>> begin Collected material

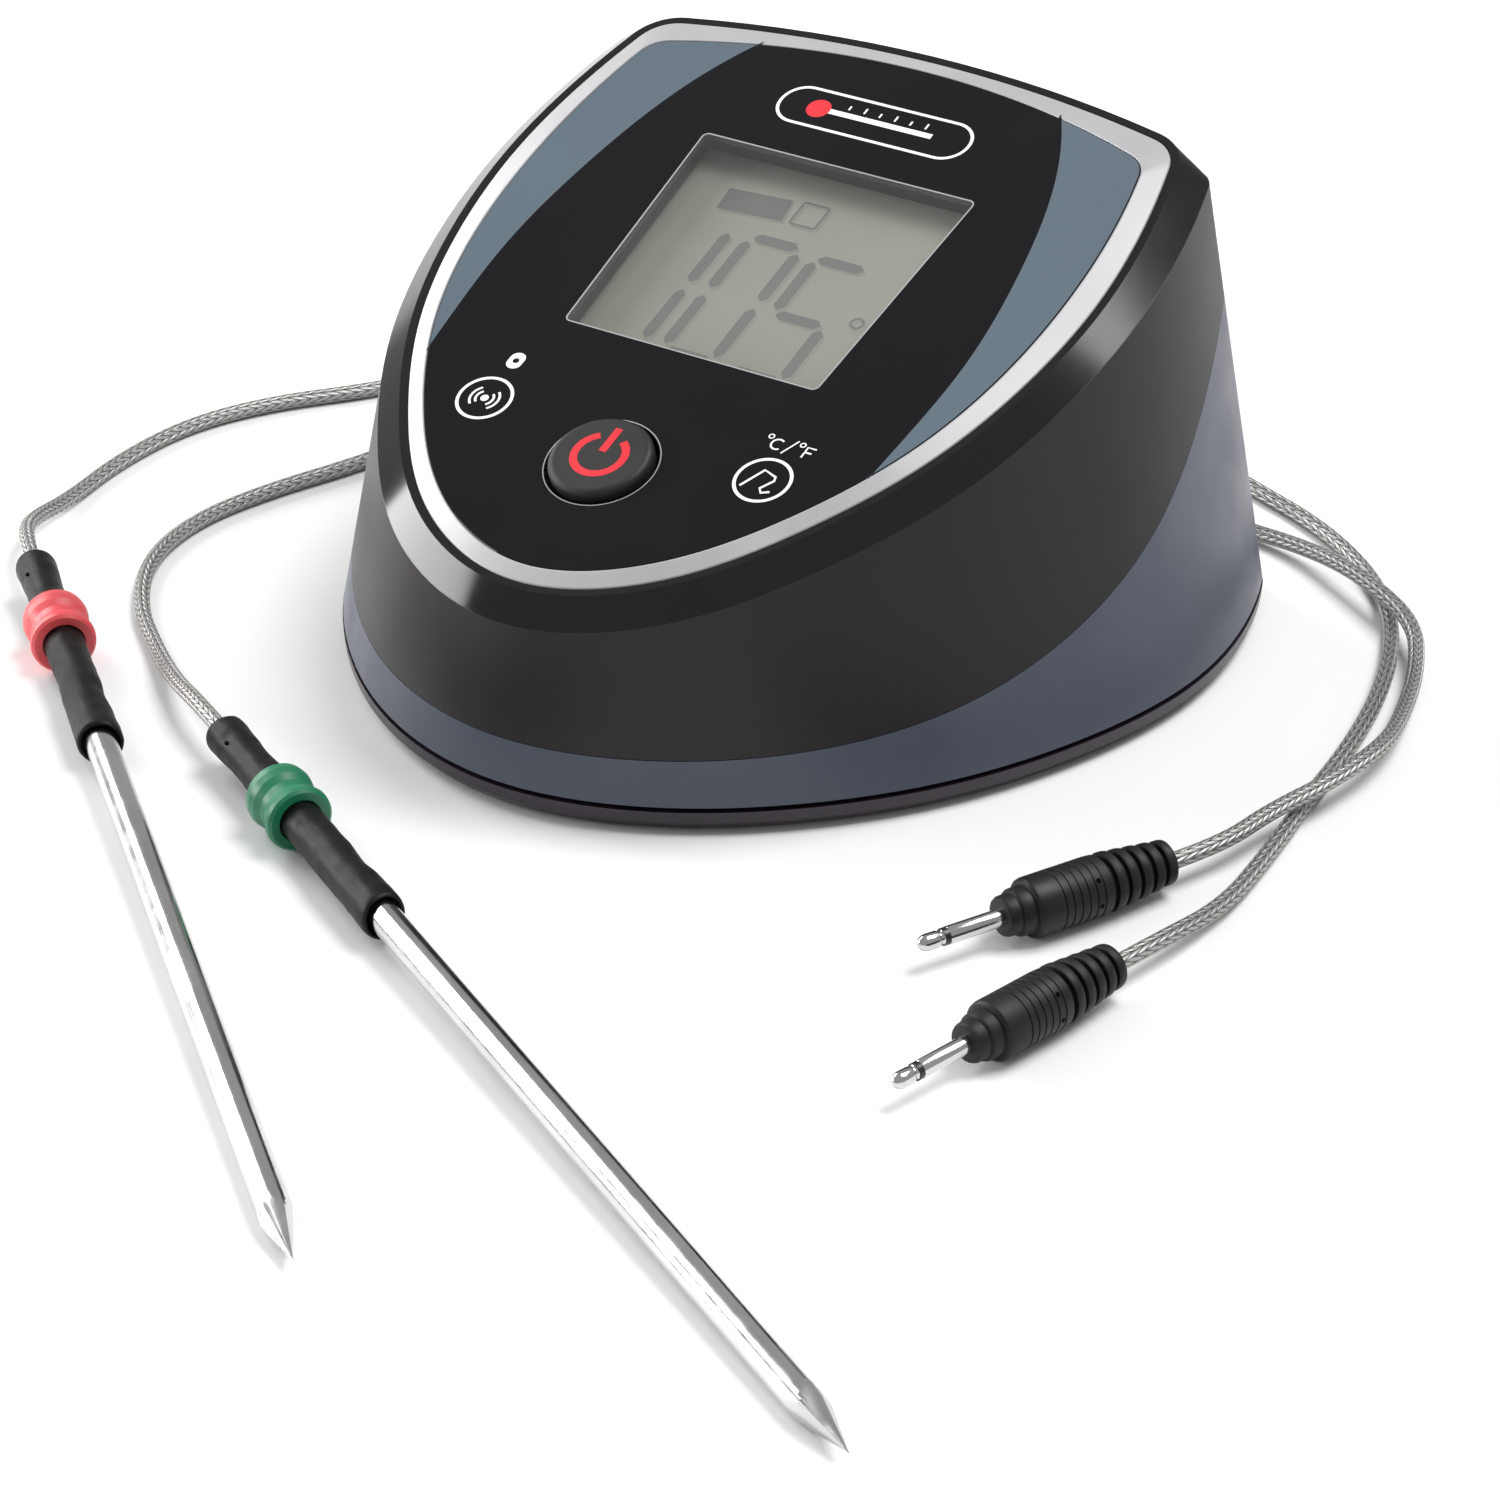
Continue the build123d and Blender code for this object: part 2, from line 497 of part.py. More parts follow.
save("battery_tray", battery_tray())
for name, z, flip in (("lower", CELL_ZS[0], 1), ("upper", CELL_ZS[1], -1)):
    save(f"battery_cell_{name}", battery_cell(z, flip))
plates, springs = [], []
for flip, z in ((1, CELL_ZS[0]), (-1, CELL_ZS[1])):
    positive, negative = flip * 28.3, -flip * 28.3
    for x in (positive, negative):
        plates.append(box((x - 0.2, x + 0.2), (CELL_Y - 5, CELL_Y + 5), (z - 5, z + 5)))
    inner, far = -flip * (CELL_LENGTH / 2 + 0.9), -flip * 28.1
    cone = rod((inner, CELL_Y, z), (far, CELL_Y, z), 3.4) - rod((inner, CELL_Y, z), (far, CELL_Y, z), 2.7)
    springs.append(cone)
save("battery_contacts", Compound(children=plates))
save("battery_springs", Compound(children=springs))
save("battery_door", battery_door())

for name, side in (("left", -1), ("right", 1)):
    save(f"jack_socket_{name}", jack_socket(side * SOCKET_X))
board_hole = rod((SOCKET_X + 9, 30, SOCKET_Z), (SOCKET_X + 9, 35, SOCKET_Z), 1.3)
socket_board = box((-24.5, 24.5), (31.4, 33.0), (42.4, 51.4)) - board_hole - mirror(board_hole, Plane.YZ)
save("socket_board", socket_board)
screws = []
for side in (-1, 1):
    seat = Plane(origin=(side * (SOCKET_X + 9), 30.3, SOCKET_Z), x_dir=(1, 0, 0), z_dir=(0, 1, 0))
    screws.append(seat * screw(5.0, 0.9, 1.9, 1.1))
save("socket_screws", Compound(children=screws))


def lead(points, radius):
    path = FilletPolyline(*points, radius=3.0)
    start = Plane(origin=points[0], z_dir=Vector(*points[1]) - Vector(*points[0]))
    return sweep(start * Circle(radius), path=path)


leads = []
for x in (-9, -6, 6, 9):
    end = on_face(x * 0.6, 12, BOARD_BOTTOM)
    leads.append(lead([(x, 31.4, 48.0), (x, 24.0, 46.0), tuple(end)], 0.45))
save("socket_leads", Compound(children=leads))
leads = []
for side in (-1, 1):
    end = on_face(side * 33.0, -2, BOARD_BOTTOM)
    route = [(side * 28.6, 34.8, 26.1), (side * 36.0, 34.8, 26.1), (end.X, 10.0, 38.0), tuple(end)]
    leads.append(lead(route, 0.6))
save("battery_leads", Compound(children=leads))

build_set("red", RED_COIL, 200, RED_TO_COIL, RED_TO_PLUG)
build_set("green", GREEN_COIL, 60, GREEN_TO_COIL, GREEN_TO_PLUG)
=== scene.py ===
"""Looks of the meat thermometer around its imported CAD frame. Metres, +Z up, the housing's front faces -Y."""

import math

import bmesh
import bpy
import numpy as np
from mathutils import Matrix, Vector, geometry


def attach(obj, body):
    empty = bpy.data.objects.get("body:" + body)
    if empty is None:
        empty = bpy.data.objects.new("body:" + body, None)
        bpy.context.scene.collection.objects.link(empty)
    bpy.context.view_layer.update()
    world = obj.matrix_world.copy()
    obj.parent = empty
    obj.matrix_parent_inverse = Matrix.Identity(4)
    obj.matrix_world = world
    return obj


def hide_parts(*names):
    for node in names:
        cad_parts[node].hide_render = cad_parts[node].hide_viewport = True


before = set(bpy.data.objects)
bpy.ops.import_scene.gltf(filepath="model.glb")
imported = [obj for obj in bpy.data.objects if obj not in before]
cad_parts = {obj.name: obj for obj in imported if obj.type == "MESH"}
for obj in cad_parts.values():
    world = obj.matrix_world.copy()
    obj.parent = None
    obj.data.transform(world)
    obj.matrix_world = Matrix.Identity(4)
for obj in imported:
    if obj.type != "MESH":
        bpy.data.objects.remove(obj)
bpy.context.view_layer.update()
MM = 0.001
SLOPE = math.radians(20.4)  # how far the face tilts back
SLOPE_SIN, SLOPE_COS = math.sin(SLOPE), math.cos(SLOPE)
FACE_HEIGHT = 56.66  # the face plane above the floor, over the origin, in mm

# ---- camera ---------------------------------------------------------------------------------------
AZIMUTH, ELEVATION, DISTANCE = math.radians(33.36), math.radians(29.80), 735.9 * MM
TARGET = Vector((3.667, -9.474, -17.340)) * MM
level = math.cos(ELEVATION)
towards = Vector((math.sin(AZIMUTH) * level, -math.cos(AZIMUTH) * level, math.sin(ELEVATION)))
camera = bpy.data.objects.new("camera", bpy.data.cameras.new("camera"))
camera.data.lens, camera.data.sensor_width = 120, 36
camera.data.clip_start, camera.data.clip_end = 0.05, 20
camera.location = TARGET + towards * DISTANCE
camera.rotation_mode = "QUATERNION"
camera.rotation_quaternion = (-towards).to_track_quat("-Z", "Y")
bpy.context.collection.objects.link(camera)
bpy.context.scene.camera = camera
bpy.context.scene.view_settings.view_transform = "Standard"


# ---- materials ------------------------------------------------------------------------------------
def node(tree, kind, inputs=None, **props):
    """A shader node; an input is given as a value or as the socket that feeds it."""
    made = tree.nodes.new("ShaderNode" + kind)
    for key, value in props.items():
        setattr(made, key, value)
    for key, value in (inputs or {}).items():
        if isinstance(value, bpy.types.NodeSocket):
            tree.links.new(value, made.inputs[key])
        else:
            made.inputs[key].default_value = value
    return made


def rgba(colour):
    return (*colour, 1.0)


def material(name, **fixed):
    """A Principled material; returns it with its tree, shader and object coordinates."""
    made = bpy.data.materials.new(name)
    made.use_nodes = True
    tree = made.node_tree
    shader = tree.nodes["Principled BSDF"]
    for key, value in fixed.items():
        shader.inputs[key.replace("_", " ")].default_value = value
    return made, tree, shader, node(tree, "TexCoord").outputs["Object"]


def noise(tree, coords, size, detail=3.0, rough=0.5, distortion=0.0):
    """Noise whose features are about size metres wide."""
    inputs = {"Vector": coords, "Scale": 1.0 / size, "Detail": detail, "Roughness": rough,
              "Distortion": distortion}
    return node(tree, "TexNoise", inputs).outputs["Fac"]


def ramp(tree, fac, low, high, start=0.35, end=0.65):
    """Maps fac from start..end to the values or colours low..high."""
    if isinstance(low, (int, float)):
        inputs = {"Value": fac, "From Min": start, "From Max": end, "To Min": low, "To Max": high}
        return node(tree, "MapRange", inputs).outputs["Result"]
    made = node(tree, "ValToRGB", {"Fac": fac})
    made.color_ramp.elements[0].position, made.color_ramp.elements[0].color = start, rgba(low)
    made.color_ramp.elements[1].position, made.color_ramp.elements[1].color = end, rgba(high)
    return made.outputs["Color"]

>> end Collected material

_Requirements_:
Each line of the listing should be copied exactly.

_Result of this task_:
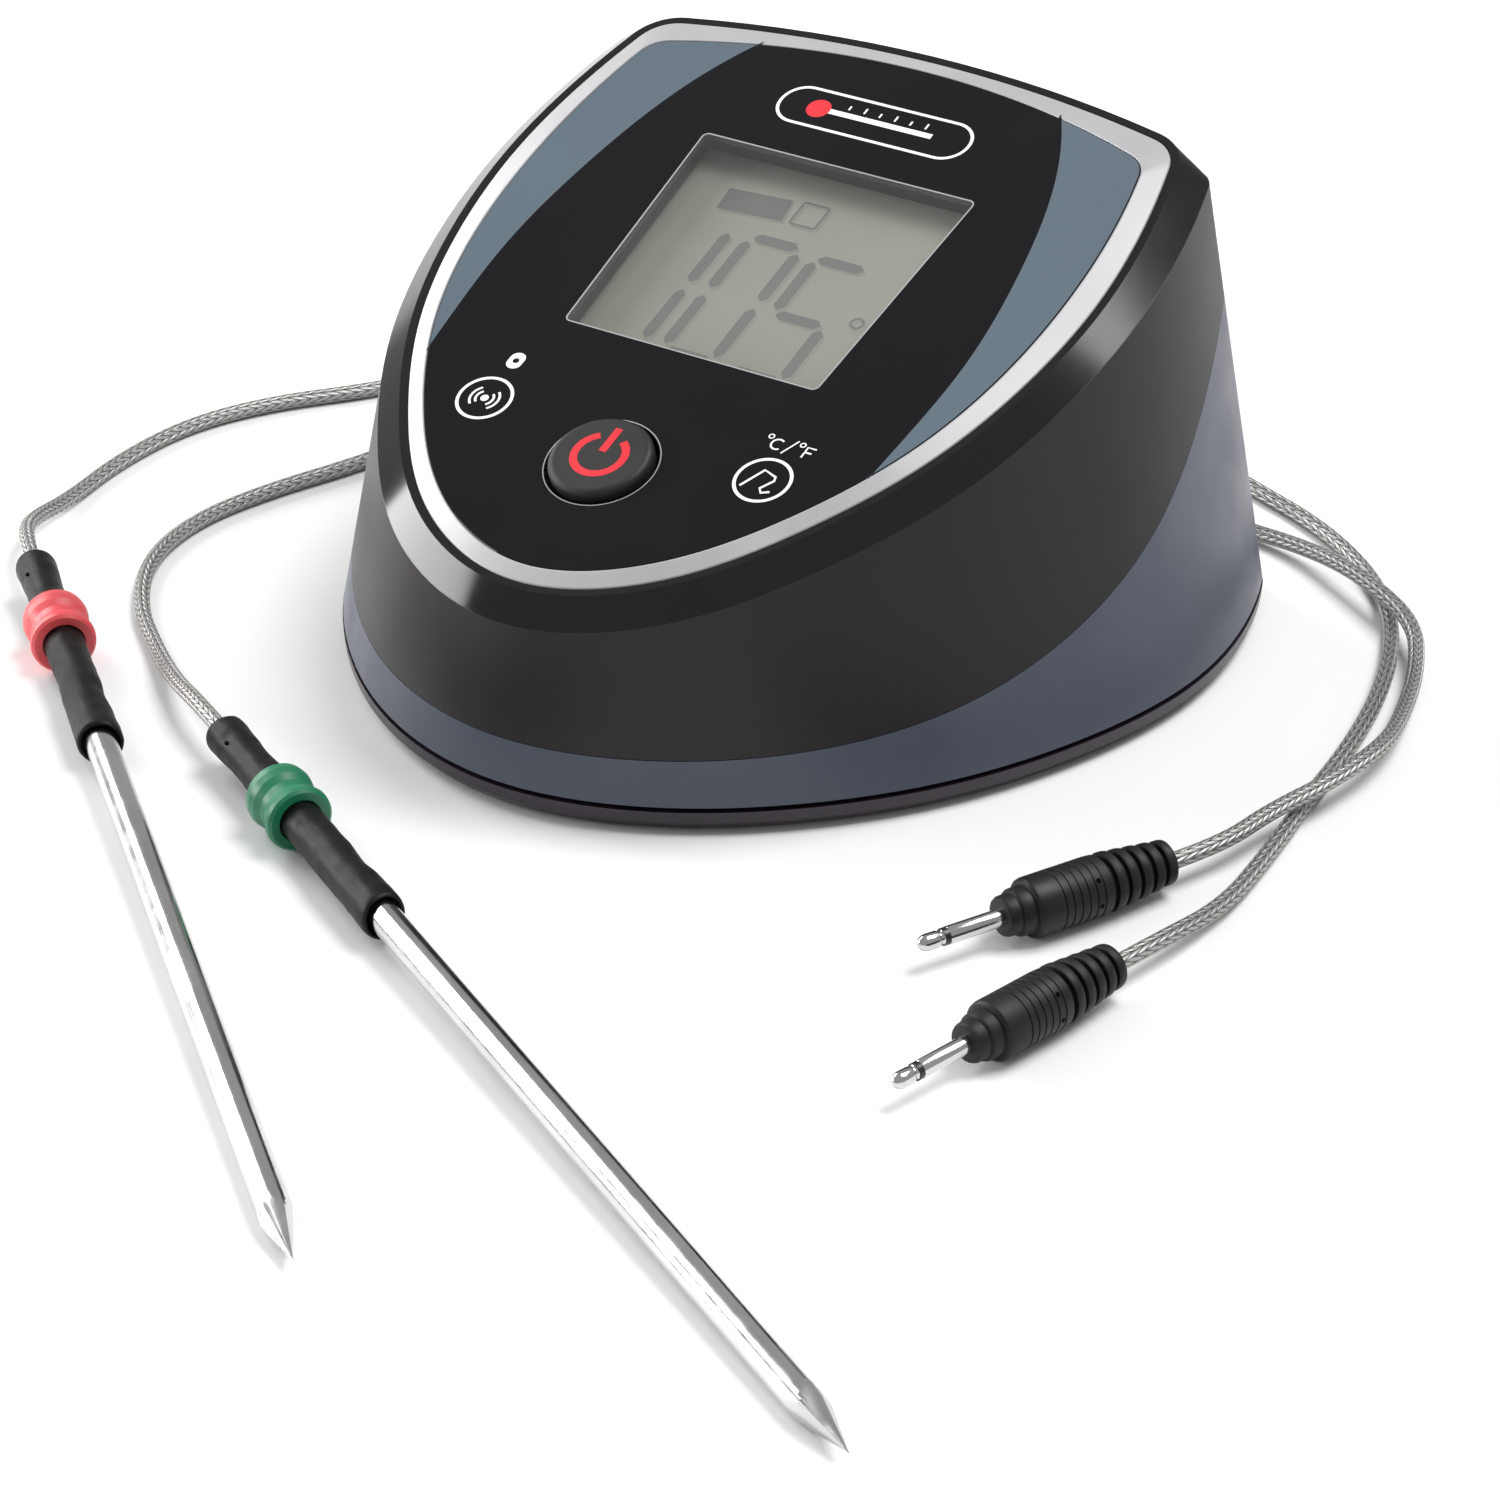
Continue the build123d and Blender code for this object: part 2, from line 497 of part.py. More parts follow.
save("battery_tray", battery_tray())
for name, z, flip in (("lower", CELL_ZS[0], 1), ("upper", CELL_ZS[1], -1)):
    save(f"battery_cell_{name}", battery_cell(z, flip))
plates, springs = [], []
for flip, z in ((1, CELL_ZS[0]), (-1, CELL_ZS[1])):
    positive, negative = flip * 28.3, -flip * 28.3
    for x in (positive, negative):
        plates.append(box((x - 0.2, x + 0.2), (CELL_Y - 5, CELL_Y + 5), (z - 5, z + 5)))
    inner, far = -flip * (CELL_LENGTH / 2 + 0.9), -flip * 28.1
    cone = rod((inner, CELL_Y, z), (far, CELL_Y, z), 3.4) - rod((inner, CELL_Y, z), (far, CELL_Y, z), 2.7)
    springs.append(cone)
save("battery_contacts", Compound(children=plates))
save("battery_springs", Compound(children=springs))
save("battery_door", battery_door())

for name, side in (("left", -1), ("right", 1)):
    save(f"jack_socket_{name}", jack_socket(side * SOCKET_X))
board_hole = rod((SOCKET_X + 9, 30, SOCKET_Z), (SOCKET_X + 9, 35, SOCKET_Z), 1.3)
socket_board = box((-24.5, 24.5), (31.4, 33.0), (42.4, 51.4)) - board_hole - mirror(board_hole, Plane.YZ)
save("socket_board", socket_board)
screws = []
for side in (-1, 1):
    seat = Plane(origin=(side * (SOCKET_X + 9), 30.3, SOCKET_Z), x_dir=(1, 0, 0), z_dir=(0, 1, 0))
    screws.append(seat * screw(5.0, 0.9, 1.9, 1.1))
save("socket_screws", Compound(children=screws))


def lead(points, radius):
    path = FilletPolyline(*points, radius=3.0)
    start = Plane(origin=points[0], z_dir=Vector(*points[1]) - Vector(*points[0]))
    return sweep(start * Circle(radius), path=path)


leads = []
for x in (-9, -6, 6, 9):
    end = on_face(x * 0.6, 12, BOARD_BOTTOM)
    leads.append(lead([(x, 31.4, 48.0), (x, 24.0, 46.0), tuple(end)], 0.45))
save("socket_leads", Compound(children=leads))
leads = []
for side in (-1, 1):
    end = on_face(side * 33.0, -2, BOARD_BOTTOM)
    route = [(side * 28.6, 34.8, 26.1), (side * 36.0, 34.8, 26.1), (end.X, 10.0, 38.0), tuple(end)]
    leads.append(lead(route, 0.6))
save("battery_leads", Compound(children=leads))

build_set("red", RED_COIL, 200, RED_TO_COIL, RED_TO_PLUG)
build_set("green", GREEN_COIL, 60, GREEN_TO_COIL, GREEN_TO_PLUG)
=== scene.py ===
"""Looks of the meat thermometer around its imported CAD frame. Metres, +Z up, the housing's front faces -Y."""

import math

import bmesh
import bpy
import numpy as np
from mathutils import Matrix, Vector, geometry


def attach(obj, body):
    empty = bpy.data.objects.get("body:" + body)
    if empty is None:
        empty = bpy.data.objects.new("body:" + body, None)
        bpy.context.scene.collection.objects.link(empty)
    bpy.context.view_layer.update()
    world = obj.matrix_world.copy()
    obj.parent = empty
    obj.matrix_parent_inverse = Matrix.Identity(4)
    obj.matrix_world = world
    return obj


def hide_parts(*names):
    for node in names:
        cad_parts[node].hide_render = cad_parts[node].hide_viewport = True


before = set(bpy.data.objects)
bpy.ops.import_scene.gltf(filepath="model.glb")
imported = [obj for obj in bpy.data.objects if obj not in before]
cad_parts = {obj.name: obj for obj in imported if obj.type == "MESH"}
for obj in cad_parts.values():
    world = obj.matrix_world.copy()
    obj.parent = None
    obj.data.transform(world)
    obj.matrix_world = Matrix.Identity(4)
for obj in imported:
    if obj.type != "MESH":
        bpy.data.objects.remove(obj)
bpy.context.view_layer.update()
MM = 0.001
SLOPE = math.radians(20.4)  # how far the face tilts back
SLOPE_SIN, SLOPE_COS = math.sin(SLOPE), math.cos(SLOPE)
FACE_HEIGHT = 56.66  # the face plane above the floor, over the origin, in mm

# ---- camera ---------------------------------------------------------------------------------------
AZIMUTH, ELEVATION, DISTANCE = math.radians(33.36), math.radians(29.80), 735.9 * MM
TARGET = Vector((3.667, -9.474, -17.340)) * MM
level = math.cos(ELEVATION)
towards = Vector((math.sin(AZIMUTH) * level, -math.cos(AZIMUTH) * level, math.sin(ELEVATION)))
camera = bpy.data.objects.new("camera", bpy.data.cameras.new("camera"))
camera.data.lens, camera.data.sensor_width = 120, 36
camera.data.clip_start, camera.data.clip_end = 0.05, 20
camera.location = TARGET + towards * DISTANCE
camera.rotation_mode = "QUATERNION"
camera.rotation_quaternion = (-towards).to_track_quat("-Z", "Y")
bpy.context.collection.objects.link(camera)
bpy.context.scene.camera = camera
bpy.context.scene.view_settings.view_transform = "Standard"


# ---- materials ------------------------------------------------------------------------------------
def node(tree, kind, inputs=None, **props):
    """A shader node; an input is given as a value or as the socket that feeds it."""
    made = tree.nodes.new("ShaderNode" + kind)
    for key, value in props.items():
        setattr(made, key, value)
    for key, value in (inputs or {}).items():
        if isinstance(value, bpy.types.NodeSocket):
            tree.links.new(value, made.inputs[key])
        else:
            made.inputs[key].default_value = value
    return made


def rgba(colour):
    return (*colour, 1.0)


def material(name, **fixed):
    """A Principled material; returns it with its tree, shader and object coordinates."""
    made = bpy.data.materials.new(name)
    made.use_nodes = True
    tree = made.node_tree
    shader = tree.nodes["Principled BSDF"]
    for key, value in fixed.items():
        shader.inputs[key.replace("_", " ")].default_value = value
    return made, tree, shader, node(tree, "TexCoord").outputs["Object"]


def noise(tree, coords, size, detail=3.0, rough=0.5, distortion=0.0):
    """Noise whose features are about size metres wide."""
    inputs = {"Vector": coords, "Scale": 1.0 / size, "Detail": detail, "Roughness": rough,
              "Distortion": distortion}
    return node(tree, "TexNoise", inputs).outputs["Fac"]


def ramp(tree, fac, low, high, start=0.35, end=0.65):
    """Maps fac from start..end to the values or colours low..high."""
    if isinstance(low, (int, float)):
        inputs = {"Value": fac, "From Min": start, "From Max": end, "To Min": low, "To Max": high}
        return node(tree, "MapRange", inputs).outputs["Result"]
    made = node(tree, "ValToRGB", {"Fac": fac})
    made.color_ramp.elements[0].position, made.color_ramp.elements[0].color = start, rgba(low)
    made.color_ramp.elements[1].position, made.color_ramp.elements[1].color = end, rgba(high)
    return made.outputs["Color"]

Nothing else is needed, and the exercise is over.